In der (politischen) Satire und Karikatur gilt dies als Freiheit der Kunst bis heute fort. Die freie Meinungsäußerung für jedermann ist seit der französischen Revolution 1789 zu einem fundamentalen Bürgerrecht geworden. Die Meinungsfreiheit ist ein durch unsere Verfassung gewährleistetes subjektives Recht und auch in Artikel 10 der Europäischen Menschenrechtskonvention verankert: Jedermann hat Anspruch auf freie Meinungsäußerung. Dieses Recht schließt die Freiheit der Meinung und die Freiheit zum Empfang und zur Mitteilung von Nachrichten oder Ideen ohne Eingriffe öffentlicher Behörden und ohne Rücksicht auf Landesgrenzen ein. Sie ermöglicht es auch dem Rechtsanwalt alles, was nach dem Gesetz zur Vertretung seiner Partei für dienlich erachtet wird, unumwunden vorzubringen (§ 9 RAO).

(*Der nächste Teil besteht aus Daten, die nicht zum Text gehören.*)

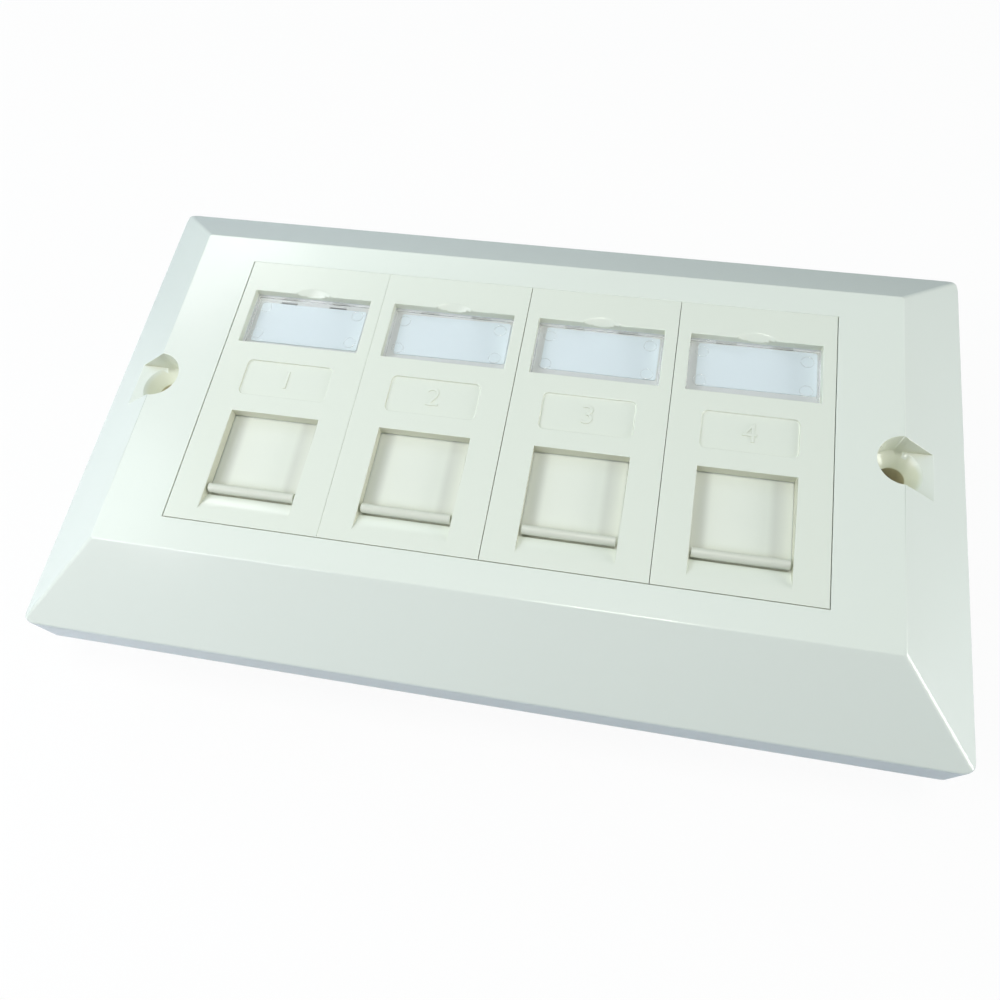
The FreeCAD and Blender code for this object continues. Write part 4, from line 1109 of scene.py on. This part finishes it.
# %% The gate mark
NICK_SIZE = (0.42, 0.3, 0.07)
low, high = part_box("shutter_1")
nick = bmesh.new()
bmesh.ops.create_icosphere(nick, subdivisions=3, radius=1.0)
middle = Vector((module_centre(1) - 0.2 * MM, low.y + 0.75 * MM, high.z - 0.02 * MM))
size = Matrix.Diagonal([*(value * MM for value in NICK_SIZE), 1])
bmesh.ops.transform(nick, verts=nick.verts, matrix=Matrix.Translation(middle) @ size)
made = piece("gate_mark", nick, shutter_cream, "shutter_1")
print("gate mark top in mm", round(max(v.co.z for v in made.data.vertices) / MM, 3))

# %% [markdown]
# ## The studio
#
# The photograph has a plain white ground and a broad light high on the left. The skirt and the
# back bevel are bluish and darker there, so the ground under the plate was a cool grey that was
# made white afterwards. The floor does the same: it is white to the camera and through the panes,
# partly white in reflections, and a cool grey to the light that bounces off it. Behind the plate
# the paper falls away into the dark, and the back bevel mirrors that. The floor keeps a faint
# shadow of the object. Six lamps then share the work: their places, strengths and faint tints were
# found by measuring the flats, the bevels and the skirt one lamp at a time.

# %% The floor
GREY_PAPER = (0.62, 0.67, 0.76)
FAR_PAPER = (0.33, 0.36, 0.39)
HALF_PLATE = 70 * MM
SEEN_WHITE = 0.93


def white_floor():
    """Nearly white to the eye, with a faint share of the real shadow."""
    made, tree, shader = new_material("white floor")
    tree.nodes.remove(shader)
    path = step(tree, "ShaderNodeLightPath").outputs
    across, along = object_place(tree)[:2]
    seen = sums(tree, "MAXIMUM", path["Is Camera Ray"], path["Is Transmission Ray"])
    ground = blended(tree, seen, GREY_PAPER, (0.9, 0.9, 0.9))
    behind = ranged(tree, along, 30 * MM, 60 * MM)
    rightward = ranged(tree, across, -HALF_PLATE, HALF_PLATE, 0.5, 1.0)
    away = times(tree, behind, path["Is Glossy Ray"], rightward)
    ground = blended(tree, away, ground, FAR_PAPER)
    paper = step(tree, "ShaderNodeBsdfDiffuse", {"Color": ground}).outputs[0]
    glow = step(tree, "ShaderNodeEmission", {"Color": (1, 1, 1, 1), "Strength": 1.0}).outputs[0]
    ahead = sums(tree, "SUBTRACT", 1.0, behind)
    gleam = ranged(tree, across, -HALF_PLATE, HALF_PLATE, 0.36, 0.14)
    mirrored = times(tree, path["Is Glossy Ray"], ahead, gleam)
    share = sums(tree, "MAXIMUM", times(tree, seen, SEEN_WHITE), mirrored)
    mixed = shader_mix(tree, share, paper, glow)
    tree.links.new(mixed, tree.nodes["Material Output"].inputs["Surface"])
    return made


shell = bmesh.new()
ground_level = Matrix.Translation((0, 0, solid_box[0].z))
bmesh.ops.create_grid(shell, x_segments=1, y_segments=1, size=6.0, matrix=ground_level)
mesh = bpy.data.meshes.new("floor")
shell.to_mesh(mesh)
shell.free()
mesh.materials.append(white_floor())
floor = bpy.data.objects.new("floor", mesh)
bpy.context.collection.objects.link(floor)
print("floor at", round(solid_box[0].z / MM, 2), "mm")

# %% The lights
def soft_light(name, place, target, size, power, colour):
    """A rectangular soft lamp that faces a target; sizes in metres."""
    lamp = bpy.data.lights.new(name, "AREA")
    lamp.shape = "RECTANGLE"
    lamp.size, lamp.size_y = size
    lamp.energy = power
    lamp.color = colour
    holder = bpy.data.objects.new(name, lamp)
    bpy.context.collection.objects.link(holder)
    holder.location = place
    holder.rotation_euler = (Vector(target) - Vector(place)).to_track_quat("-Z", "Y").to_euler()
    return holder


middle = (0, 0, 0)
soft_light("left window", (-0.45, 0, 0.3), middle, (0.4, 0.4), 0.95, (0.88, 1.0, 1.0))
soft_light("near left lamp", (-0.18, -0.13, 0.2), middle, (0.15, 0.15), 0.285, (1.0, 0.96, 1.0))
soft_light("back left lamp", (-0.313, 0.33, 0.33), middle, (0.13, 0.13), 0.2, (1.0, 0.93, 1.0))
soft_light("far wall", (-0.35, 0.8, 0.7), middle, (0.5, 0.3), 1.0, (0.86, 1.0, 0.96))
soft_light("overhead", (0.03, 0, 0.5), middle, (0.12, 0.12), 0.8, (1.0, 0.98, 0.88))
soft_light("low right lamp", (0.5, -0.05, 0.12), middle, (0.3, 0.2), 1.45, (1.0, 0.99, 0.98))

world = bpy.data.worlds.new("studio")
world.use_nodes = True
bpy.context.scene.world = world
tree = world.node_tree
path = step(tree, "ShaderNodeLightPath").outputs
air = tree.nodes["Background"]
air.inputs["Color"].default_value = (0.5, 0.76, 1.0, 1)
air.inputs["Strength"].default_value = 0.13
seen = sums(tree, "MAXIMUM", path["Is Camera Ray"], path["Is Glossy Ray"])
seen = sums(tree, "MAXIMUM", seen, path["Is Transmission Ray"])
bright = sums(tree, "MULTIPLY_ADD", path["Is Glossy Ray"], -0.3, 1.0)
white = step(tree, "ShaderNodeBackground", {"Color": (1, 1, 1, 1), "Strength": bright}).outputs[0]
mixed = shader_mix(tree, seen, air.outputs[0], white)
tree.links.new(mixed, tree.nodes["World Output"].inputs["Surface"])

Freilich hat diese Freiheit auch ihre Grenzen: Diskriminierende Äußerungen über Hautfarbe, Herkunft, Alter, Geschlecht, Behinderung, sexuelle Orientierung, Religion oder Sprache einer Person sind für jedermann ebenso verboten, wie jemanden öffentlich zu beleidigen oder wissentlich falsche Angaben über andere zu machen, auch als Fake-News im Internet. Denn Meinungsfreiheit (oder Freiheit der Kunst) – und dafür tritt die Rechtsanwaltschaft zur Wahrung der individuellen Bürgerrechte immer vehement ein – ist nicht Narrenfreiheit!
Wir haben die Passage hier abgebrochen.